Kyiv has added its own conditions to the pile. Ukrainian Foreign Minister Andriy Sybiha made clear that the EU should not run “alternative peace talks” but play a “complementary” role within the existing process. Translation: the European envoy would be a supporting actor in an architecture built by others.
Analysis — three things the press releases don’t say
① The appointment as signal, not solution. The real logic behind this initiative may be less diplomatic than political. Naming an envoy allows the EU to signal to European publics — and to the capitals pressing for direct engagement — that it is doing something. It is a response to internal pressure, not to any opening from Moscow.
② The American precedent as warning. Europeans have watched the U.S.-brokered talks yield little beyond prisoner exchanges. The EU envoy risks being drawn into the same sterile cycle — with the added indignity of arriving late, hat in hand, at a table set by someone else.
③ An asymmetry of leverage that no candidate can fix. Russia doesn’t need the EU to negotiate. What Moscow needs from Brussels — eventually — is sanctions relief, market access, and the legitimacy that democratic Western recognition of any peace deal would confer. This could constitute a structural advantage Moscow would carry into any conversation — one no envoy’s personal standing, however distinguished, could neutralize.

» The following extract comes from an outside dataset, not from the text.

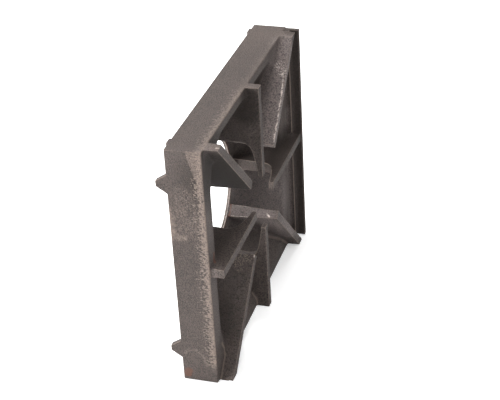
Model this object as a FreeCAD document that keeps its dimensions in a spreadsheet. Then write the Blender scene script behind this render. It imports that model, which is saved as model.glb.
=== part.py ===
import FreeCAD, Part
import math
import os

import Sketcher
from FreeCAD import Placement, Rotation, Vector

# The pan support is one iron casting: an oblong frame of deep rails, a dished bowl with a round
# burner hole, and eight upright fins whose crests carry the pan. It is drawn lying on its back,
# with its length along X, its width along Y and the crests on top, and then stood on the edge
# of one long rail.

# Driving sizes in millimetres, and one draft angle in degrees
SIZES = {
    # frame of rails
    "grate_length": 343,
    "grate_width": 305,
    "rail_depth": 42,
    "rail_wall": 7,
    "corner_round": 1.5,
    "edge_break": 0.8,
    "hollow_round": 5,
    # rim plate, bowl and burner hole
    "rim_plate": 7,
    "rim_side": 11.5,
    "rim_near": 24,
    "rim_far": 42.5,
    "rim_round": 9,
    "mouth_round": 54,
    "bowl_drop": 8,
    "bowl_wall": 8,
    "burner_offset": 3.5,
    "floor_half_length": 88,
    "floor_half_width": 80,
    "floor_round": 66,
    "floor_plate": 4,
    "hole_radius": 70,
    # fins
    "pan_height": 58,
    "fin_crest": 10.8,
    "fin_draft": 2.5,
    "fin_round": 1,
    "fin_sink": 4,
    "near_root_inset": 2.5,
    "mid_tip_radius": 35.5,
    "mid_end_radius": 80,
    "tip_depth": 6,
    "arch_start": 32,
    "arch_corner": 14,
    "arch_sweep": 160,
    "diagonal_tip_radius": 68,
    "diagonal_foot_radius": 72,
    # raised ledge along one rail
    "ledge_height": 59.5,
    "ledge_thickness": 6,
    "step_height": 48.5,
    "step_thickness": 13,
    # locating lugs and small pads under the rails
    "lug_reach": 13,
    "lug_base": 24,
    "lug_tip": 7,
    "lug_thickness": 7,
    "lug_inset": 43,
    "pad_reach": 2.5,
    "pad_length": 12,
    "pad_thickness": 7,
    "pad_inset": 20,
}

# Lengths that follow from the driving sizes, as expressions on the sheet
HALF_LENGTH = "(sizes.grate_length / 2)"
HALF_WIDTH = "(sizes.grate_width / 2)"
FLOOR_LEVEL = "(0 - sizes.bowl_drop)"
UNDERSIDE_LEVEL = f"({FLOOR_LEVEL} - sizes.floor_plate)"
MIDDLE_LEVEL = f"({FLOOR_LEVEL} - sizes.floor_plate / 2)"
SEAT_LEVEL = "(sizes.rail_depth - sizes.bowl_wall / 2)"
BOWL_RISE = f"(sizes.rail_depth - {FLOOR_LEVEL})"

# Outlines of the bowl, each as its reach towards the near rail, the far rail and the side rails
MOUTH = (
    f"({HALF_LENGTH} - sizes.rim_near)",
    f"({HALF_LENGTH} - sizes.rim_far)",
    f"({HALF_WIDTH} - sizes.rim_side)",
)
FLOOR = (
    "(sizes.floor_half_length + sizes.burner_offset)",
    "(sizes.floor_half_length - sizes.burner_offset)",
    "sizes.floor_half_width",
)

# Two levels or lengths closer than this are taken as the same
NEAR = 0.01

# Turns the burner axis from upright to level, along +X, and the far rail from +X to +Y
STANDING = Rotation(Vector(1, 1, 1), 120)

doc = FreeCAD.newDocument("pan_support_model")


def make_sheet():
    """Put every driving size in the sheet, one aliased cell each."""
    sheet = doc.addObject("Spreadsheet::Sheet", "sizes")
    for row, (alias, value) in enumerate(SIZES.items(), start=1):
        sheet.set(f"A{row}", alias)
        sheet.set(f"B{row}", str(value))
        sheet.setAlias(f"B{row}", alias)
    doc.recompute()
    return sheet


sizes = make_sheet()


def number(expression):
    """The present value of an expression on the sheet, in plain millimetres or degrees."""
    return float(sizes.evalExpression(str(expression).replace("sizes.", "")))


def fix_point(sketch, name, geometry, corner, x, y):
    """Hold one corner of a sketch at the sheet expressions x and y."""
    for kind, axis, expression in (("DistanceX", -2, x), ("DistanceY", -1, y)):
        value = number(expression)
        if abs(value) < 1e-9:
            sketch.addConstraint(Sketcher.Constraint("PointOnObject", geometry, corner, axis))
            continue
        label = f"{name}_{kind[-1].lower()}"
        if value > 0:
            ends = (-1, 1, geometry, corner)
            bound = str(expression)
        else:
            ends = (geometry, corner, -1, 1)
            bound = f"0 - {expression}"
        index = sketch.addConstraint(Sketcher.Constraint(kind, *ends, abs(value)))
        sketch.renameConstraint(index, label)
        sketch.setExpression(f"Constraints.{label}", bound)


def add_outline(sketch, corners):
    """A closed outline of straight lines through corners, a list of (name, x, y)."""
    first = sketch.GeometryCount
    points = [Vector(number(x), number(y), 0) for _, x, y in corners]
    count = len(points)
    for index in range(count):
        sketch.addGeometry(Part.LineSegment(points[index], points[(index + 1) % count]))
    for index in range(count):
        here = first + index
        after = first + (index + 1) % count
        sketch.addConstraint(Sketcher.Constraint("Coincident", here, 2, after, 1))
    for index, (name, x, y) in enumerate(corners):
        fix_point(sketch, name, first + index, 1, x, y)


def spread(outline, drop):
    """A bowl outline widened by what the bowl's slope gives over a drop, for every side."""
    return tuple(
        f"({reach} + {drop} * ({mouth} - {floor}) / {BOWL_RISE})"
        for reach, mouth, floor in zip(outline, MOUTH, FLOOR)
    )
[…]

The real question isn’t who will take the job. It’s whether Moscow will grant that person any purchase at all.
The bottom line
Europe faces a contradiction no choice of candidate will resolve: it wants to shape a peace process whose terms are being negotiated without it, using instruments — loans, sanctions, military support — that define it as a party to the conflict rather than an honest broker. Whoever accepts the envoy role will carry that contradiction into every meeting. The mission may well amount to waiting for a seat at a table whose seating chart was drawn up elsewhere.